▶ [SUPPLIED MATERIAL]
* * *
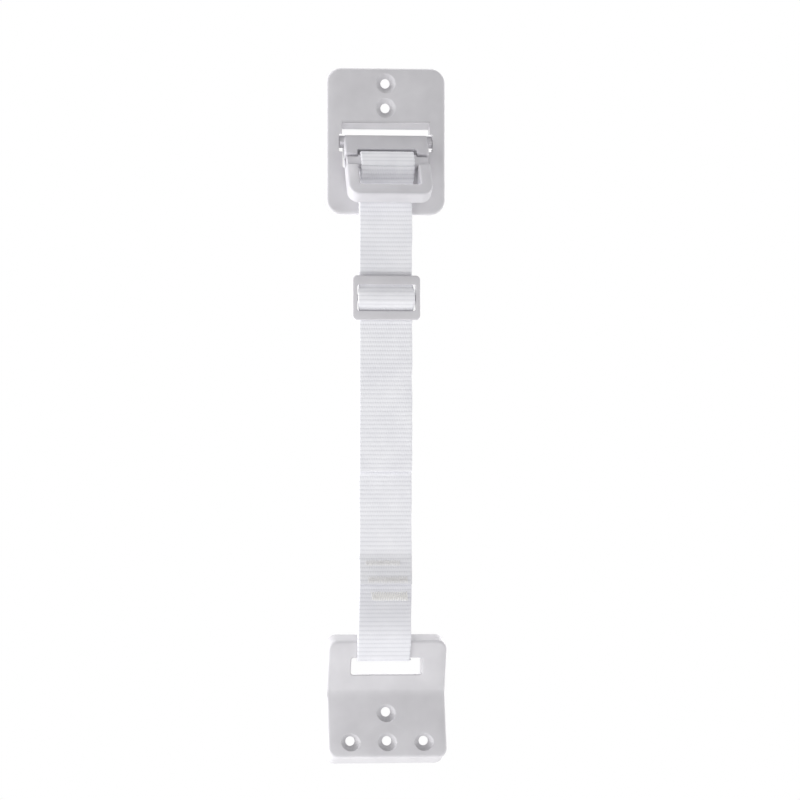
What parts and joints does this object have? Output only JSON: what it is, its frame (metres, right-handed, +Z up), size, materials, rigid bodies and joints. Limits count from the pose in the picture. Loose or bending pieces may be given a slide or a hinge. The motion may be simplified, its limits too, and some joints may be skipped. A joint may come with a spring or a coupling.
{
  "type": "furniture anti tip strap",
  "caption": "White plastic wall plate with a hinged strap buckle, a ribbed webbing strap with a slider, and a bent furniture plate hung in a sewn loop.",
  "frame": {"origin": "on the wall plate's back face, midway between its two screw holes", "axes": "+Z up along the hanging strap, +X to the right as seen from the room, +Y into the wall"},
  "size_m": [0.0572, 0.024, 0.3314],
  "materials": {
    "moulded_plastic": "satin moulded plastic",
    "webbing": "ribbed polyester webbing"
  },
  "bodies": {
    "wall_plate": {"wall_plate": "moulded_plastic", "webbing_strap": "webbing", "loop_strip": "webbing"},
    "buckle": {"buckle_frame": "moulded_plastic"},
    "lock_bar": {"lock_bar": "moulded_plastic"},
    "strap_slider": {"strap_slider": "moulded_plastic"},
    "furniture_plate": {"furniture_plate": "moulded_plastic"}
  },
  "joints": [
    {"name": "buckle_hinge", "type": "hinge", "parent": "wall_plate", "child": "buckle", "pos_m": [0, -0.0026, -0.0234], "axis": [-1, 0, 0], "range_deg": [-2, 40], "deforming": ["webbing_strap"]},
    {"name": "lock_bar_slide", "type": "slide", "parent": "buckle", "child": "lock_bar", "axis": [0, 0.5736, 0.8192], "range_m": [-0.0004, 0.0004]},
    {"name": "slider_slide", "type": "slide", "parent": "wall_plate", "child": "strap_slider", "axis": [0, 0, 1], "range_m": [-0.06, 0.02]},
    {"name": "furniture_plate_hinge", "type": "hinge", "parent": "wall_plate", "child": "furniture_plate", "pos_m": [0, -0.0063, -0.263], "axis": [1, 0, 0], "range_deg": [-75, 75], "deforming": ["loop_strip"]}
  ]
}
* * *
Each line must be given again exactly as written above.

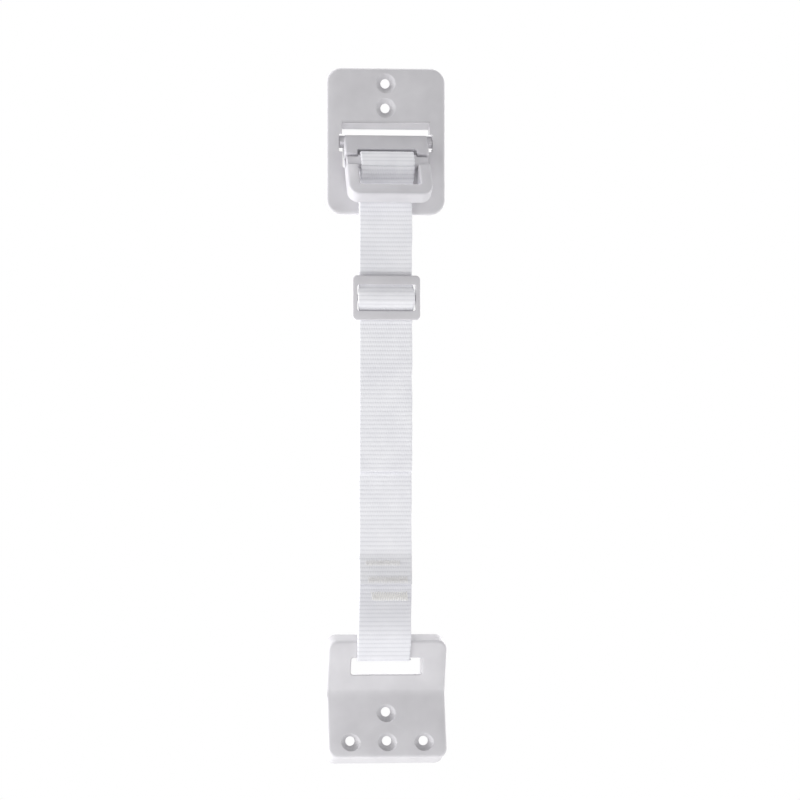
What parts and joints does this object have? Output only JSON: what it is, its frame (metres, right-handed, +Z up), size, materials, rigid bodies and joints. Limits count from the pose in the picture. Loose or bending pieces may be given a slide or a hinge. The motion may be simplified, its limits too, and some joints may be skipped. A joint may come with a spring or a coupling.
{
  "type": "furniture anti tip strap",
  "caption": "White plastic wall plate with a hinged strap buckle, a ribbed webbing strap with a slider, and a bent furniture plate hung in a sewn loop.",
  "frame": {"origin": "on the wall plate's back face, midway between its two screw holes", "axes": "+Z up along the hanging strap, +X to the right as seen from the room, +Y into the wall"},
  "size_m": [0.0572, 0.024, 0.3314],
  "materials": {
    "moulded_plastic": "satin moulded plastic",
    "webbing": "ribbed polyester webbing"
  },
  "bodies": {
    "wall_plate": {"wall_plate": "moulded_plastic", "webbing_strap": "webbing", "loop_strip": "webbing"},
    "buckle": {"buckle_frame": "moulded_plastic"},
    "lock_bar": {"lock_bar": "moulded_plastic"},
    "strap_slider": {"strap_slider": "moulded_plastic"},
    "furniture_plate": {"furniture_plate": "moulded_plastic"}
  },
  "joints": [
    {"name": "buckle_hinge", "type": "hinge", "parent": "wall_plate", "child": "buckle", "pos_m": [0, -0.0026, -0.0234], "axis": [-1, 0, 0], "range_deg": [-2, 40], "deforming": ["webbing_strap"]},
    {"name": "lock_bar_slide", "type": "slide", "parent": "buckle", "child": "lock_bar", "axis": [0, 0.5736, 0.8192], "range_m": [-0.0004, 0.0004]},
    {"name": "slider_slide", "type": "slide", "parent": "wall_plate", "child": "strap_slider", "axis": [0, 0, 1], "range_m": [-0.06, 0.02]},
    {"name": "furniture_plate_hinge", "type": "hinge", "parent": "wall_plate", "child": "furniture_plate", "pos_m": [0, -0.0063, -0.263], "axis": [1, 0, 0], "range_deg": [-75, 75], "deforming": ["loop_strip"]}
  ]
}